One reason Republicans take such hard stances against us on so many issues is because it’s politically expedient to do so. Paul Ryan and the GOP don’t want to kill Medicare. They know those budgets will never become law, because they know the Senate and/or Obama will block them. They also don’t want to ban abortion, because they’d lose the issue as a political cudgel. And they don’t want to kill Obamacare, either. They knew none of those 44 bills would pass. But they have to make it look like they want to do those things because they want to energize their looney tunes base. They need them. Everything is about that. If they don’t get at least 85-90% of their nutty “base” out to vote, they have no chance of winning anything most places.

But it’s not just about that. They also say what they do because they’re trying to discourage people from showing up at the polls. That’s their political goal. Unfortunately, too many progressives engage them in their lunacy, which exacerbates the effect they’re going for, and helps drive down turnout. There is nothing that delights a right wing Republican more than pissing off a liberal. Whenever someone in the press or elsewhere declares that the electorate is “polarized,” someone at the RNC squeals with glee, and the Republican Party moves closer to victory. Politically speaking, we play into their hands so well, they have come to count on our help on their way to political victory.

The most common question in just about every election is NOT “who will I vote for?” It’s “Why should I show up to vote?” Those who always vote already know who they’re going to vote a year before the election. The people who decide every election are the people who are encouraged to show up and vote. And they don’t sit and stare at the TV or computer all day. Instead, they listen to what their friends, family, co-workers and passers-by have to say about candidates. They make their decision about whether or not to vote based on the overall meme. They don’t care about left/right, or even right/wrong. Their biggest concern is competence; they want a feeling that the candidate has the ability to solve problems, and is less likely to mess things up.

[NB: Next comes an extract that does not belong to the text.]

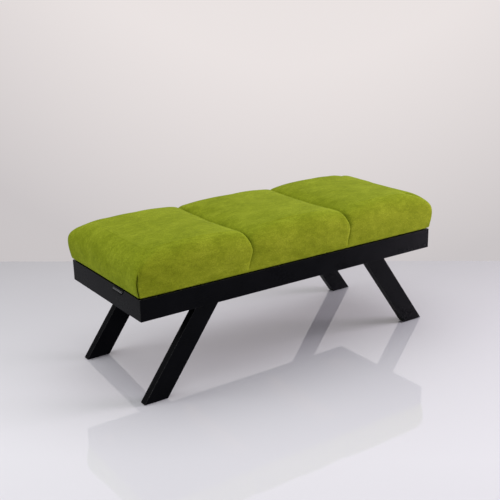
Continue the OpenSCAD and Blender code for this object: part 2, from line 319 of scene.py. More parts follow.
def label_finish():
    """Black ribbon with two plain pale lines woven in along its width."""
    finish = woven_finish("label_ribbon", (0.001, 0.001, 0.0014), (0.004, 0.004, 0.005), "YZ", ribs=1800)
    low, high = box_range("side_tag")
    above = finish.math("SUBTRACT", finish.parts(finish.place)["Z"], low[2])
    share = finish.math("DIVIDE", above, high[2] - low[2])
    lines = finish.ramp(share, [(0.40, 0), (0.42, 1), (0.50, 1), (0.52, 0),
                                (0.62, 0), (0.64, 1), (0.67, 1), (0.69, 0)])
    woven = finish.shader.inputs["Base Color"].links[0].from_socket
    threads = finish.ramp(finish.noise(1500), [(0.35, 0.10), (0.65, 0.30)])
    return finish.colour(finish.mix(lines, woven, threads)).material


foam = foam_finish()
wadding = wadding_finish()
tape = woven_finish("seam_tape", (0.006, 0.006, 0.006), (0.030, 0.030, 0.030), "YZ").material
spun_cloth = spun_finish()
label = label_finish()
print("finishes:", [m.name for m in (foam, wadding, tape, spun_cloth, label)])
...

In short, they want to vote FOR something. We win if we give them something to vote for. Constantly complaining about every single thing that pisses you off doesn’t give anyone anything to vote for.  We know Republicans suck at governing; we even have proof. Most moderate and swing voters already know this. But if we run around screaming about how incompetent Democrats are, how are we encouraging them to show up and vote? The answer is, we’re helping Republicans discourage them, which is why we keep losing.

Politics is not personal.  It’s about winning elections and enacting policies. It’s not about out-shouting our opponents, it’s about convincing most people we’re right. The constant shouting actually discourages voters. Think about it. If you’re sitting in a park reading a book, and two people near you start arguing loudly, do you strain to hear them both, to decide which one is right, or do you ignore both and move to a quieter bench? Most people will decide both are crazy and move. It’s the same with politics. Voters can’t stand us much more than they can stand the right wing. They see both sides screaming, and nothing getting done. Where is the motivation to show up at the polls and give us a Democratic majority, which we need if we are ever going to build a progressive system of government.

It’s great that you advocate for the issues you care about. But you also have to realize that screaming at politicians and (especially) prospective voters and calling them names probably won’t move that advocacy forward. Being political means playing diplomat. Imagine how many wars they would start if diplomats used the same rhetoric with other countries that liberals use when speaking to others. .

Liberals simply have to play politics better. 

Comments

Issues Are Not Politics — 1 Comment

  1. It is sad to say that far to many in the USA do not care enough about this country to be bothered to vote. What I have found interesting is that for the most part, these are the same ones that are very vocal when policies are past that they do not support.
    What Americans NEED to understand is your complaints mean nothing to politicians. The one and only true enforcement of your opinions is wrapped up in your all powerful VOTE. That vote moves all in this government.